DATA EXTRACT -
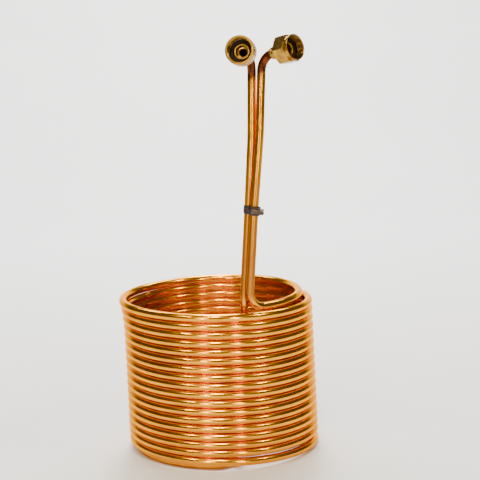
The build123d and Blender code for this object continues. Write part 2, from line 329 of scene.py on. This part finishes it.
def copper_material():
    n = Nodes("copper")
    streaks = n.noise(1.0, 4.0, (18.0, 26.0, 1.0), n.along)
    fine = n.noise(1.0, 3.0, (60.0, 160.0, 1.0), n.along)
    blotch = n.noise(28.0, 4.0)
    base = n.mix(n.ranged(blotch, 0.35, 0.7), (0.86, 0.375, 0.014), (0.72, 0.285, 0.010))
    base = n.mix(n.ranged(streaks, 0.5, 0.8, 0.0, 0.35), base, (0.58, 0.21, 0.010))
    place = n.position()
    # the risers have browned towards the coil
    out_of_coil = n.ranged(place.outputs[2], 0.186, 0.200)
    browned = n.maths("MULTIPLY", out_of_coil, n.ranged(place.outputs[2], 0.415, 0.225, 0.0, 0.8))
    base = n.mix(browned, base, (0.34, 0.105, 0.022))
    # heat from the solder joints has left both ends dark
    wander = n.maths("MULTIPLY", n.noise(70.0, 3.0), 0.012)
    edge = n.maths("ADD", place.outputs[2], wander)
    slope = n.maths("MULTIPLY", n.maths("SUBTRACT", place.outputs[0], 0.040), -0.50)
    edge = n.maths("ADD", edge, slope)
    burnt = n.ranged(edge, 0.4325, 0.4410)
    scale = n.mix(n.ranged(n.noise(160.0, 4.0), 0.4, 0.62), (0.050, 0.014, 0.006), (0.17, 0.045, 0.018))
    base = n.mix(burnt, base, scale)
    rough = n.ranged(fine, 0.3, 0.75, 0.14, 0.26)
    rough = n.maths("ADD", rough, n.maths("MULTIPLY", burnt, 0.22))
    rough = n.maths("ADD", rough, n.maths("MULTIPLY", browned, 0.20))
    n.shader.inputs["Specular Tint"].default_value = (0.95, 0.62, 0.34, 1.0)
    n.bump(n.maths("ADD", n.maths("MULTIPLY", streaks, 0.7), n.maths("MULTIPLY", fine, 0.3)), 0.10, 0.0004)
    return n.finish(base, rough)


def brass_material(name, light, dark, grime):
    n = Nodes(name)
    cloud = n.noise(120.0, 4.0)
    grain = n.noise(900.0, 3.0)
    base = n.mix(n.ranged(cloud, 0.35, 0.68), light, dark)
    base = n.mix(n.ranged(grain, 0.55, 0.75, 0.0, 0.5), base, grime)
    n.bump(n.maths("ADD", grain, n.maths("MULTIPLY", cloud, 0.6)), 0.22, 0.0003)
    return n.finish(base, n.ranged(cloud, 0.3, 0.7, 0.22, 0.38))


def steel_material():
    n = Nodes("steel")
    brush = n.noise(1.0, 3.0, (300.0, 300.0, 2600.0))
    cloud = n.noise(240.0, 3.0)
    base = n.mix(n.ranged(cloud, 0.35, 0.7), (0.11, 0.085, 0.075), (0.045, 0.034, 0.028))
    n.bump(brush, 0.15, 0.0002)
    return n.finish(base, n.ranged(brush, 0.3, 0.7, 0.32, 0.50))


def rubber_material():
    n = Nodes("rubber")
    grain = n.noise(1400.0, 3.0)
    base = n.mix(n.ranged(grain, 0.35, 0.7), (0.014, 0.006, 0.004), (0.026, 0.012, 0.008))
    n.bump(grain, 0.3, 0.0002)
    n.shader.inputs["Specular IOR Level"].default_value = 0.2
    return n.finish(base, n.ranged(grain, 0.3, 0.7, 0.65, 0.85), 0.0)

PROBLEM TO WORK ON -
Output all of the material, please, exactly as it stands.

SOLUTION BELOW -
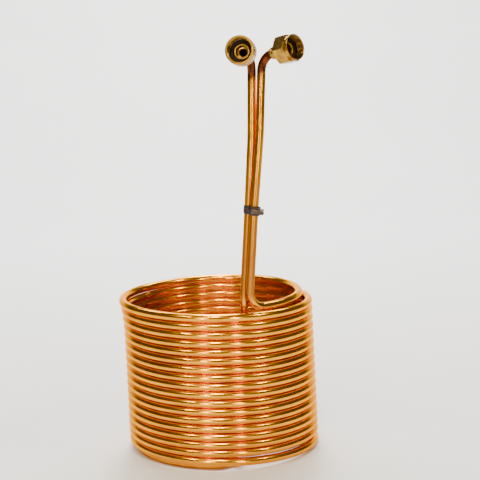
The build123d and Blender code for this object continues. Write part 2, from line 329 of scene.py on. This part finishes it.
def copper_material():
    n = Nodes("copper")
    streaks = n.noise(1.0, 4.0, (18.0, 26.0, 1.0), n.along)
    fine = n.noise(1.0, 3.0, (60.0, 160.0, 1.0), n.along)
    blotch = n.noise(28.0, 4.0)
    base = n.mix(n.ranged(blotch, 0.35, 0.7), (0.86, 0.375, 0.014), (0.72, 0.285, 0.010))
    base = n.mix(n.ranged(streaks, 0.5, 0.8, 0.0, 0.35), base, (0.58, 0.21, 0.010))
    place = n.position()
    # the risers have browned towards the coil
    out_of_coil = n.ranged(place.outputs[2], 0.186, 0.200)
    browned = n.maths("MULTIPLY", out_of_coil, n.ranged(place.outputs[2], 0.415, 0.225, 0.0, 0.8))
    base = n.mix(browned, base, (0.34, 0.105, 0.022))
    # heat from the solder joints has left both ends dark
    wander = n.maths("MULTIPLY", n.noise(70.0, 3.0), 0.012)
    edge = n.maths("ADD", place.outputs[2], wander)
    slope = n.maths("MULTIPLY", n.maths("SUBTRACT", place.outputs[0], 0.040), -0.50)
    edge = n.maths("ADD", edge, slope)
    burnt = n.ranged(edge, 0.4325, 0.4410)
    scale = n.mix(n.ranged(n.noise(160.0, 4.0), 0.4, 0.62), (0.050, 0.014, 0.006), (0.17, 0.045, 0.018))
    base = n.mix(burnt, base, scale)
    rough = n.ranged(fine, 0.3, 0.75, 0.14, 0.26)
    rough = n.maths("ADD", rough, n.maths("MULTIPLY", burnt, 0.22))
    rough = n.maths("ADD", rough, n.maths("MULTIPLY", browned, 0.20))
    n.shader.inputs["Specular Tint"].default_value = (0.95, 0.62, 0.34, 1.0)
    n.bump(n.maths("ADD", n.maths("MULTIPLY", streaks, 0.7), n.maths("MULTIPLY", fine, 0.3)), 0.10, 0.0004)
    return n.finish(base, rough)


def brass_material(name, light, dark, grime):
    n = Nodes(name)
    cloud = n.noise(120.0, 4.0)
    grain = n.noise(900.0, 3.0)
    base = n.mix(n.ranged(cloud, 0.35, 0.68), light, dark)
    base = n.mix(n.ranged(grain, 0.55, 0.75, 0.0, 0.5), base, grime)
    n.bump(n.maths("ADD", grain, n.maths("MULTIPLY", cloud, 0.6)), 0.22, 0.0003)
    return n.finish(base, n.ranged(cloud, 0.3, 0.7, 0.22, 0.38))


def steel_material():
    n = Nodes("steel")
    brush = n.noise(1.0, 3.0, (300.0, 300.0, 2600.0))
    cloud = n.noise(240.0, 3.0)
    base = n.mix(n.ranged(cloud, 0.35, 0.7), (0.11, 0.085, 0.075), (0.045, 0.034, 0.028))
    n.bump(brush, 0.15, 0.0002)
    return n.finish(base, n.ranged(brush, 0.3, 0.7, 0.32, 0.50))


def rubber_material():
    n = Nodes("rubber")
    grain = n.noise(1400.0, 3.0)
    base = n.mix(n.ranged(grain, 0.35, 0.7), (0.014, 0.006, 0.004), (0.026, 0.012, 0.008))
    n.bump(grain, 0.3, 0.0002)
    n.shader.inputs["Specular IOR Level"].default_value = 0.2
    return n.finish(base, n.ranged(grain, 0.3, 0.7, 0.65, 0.85), 0.0)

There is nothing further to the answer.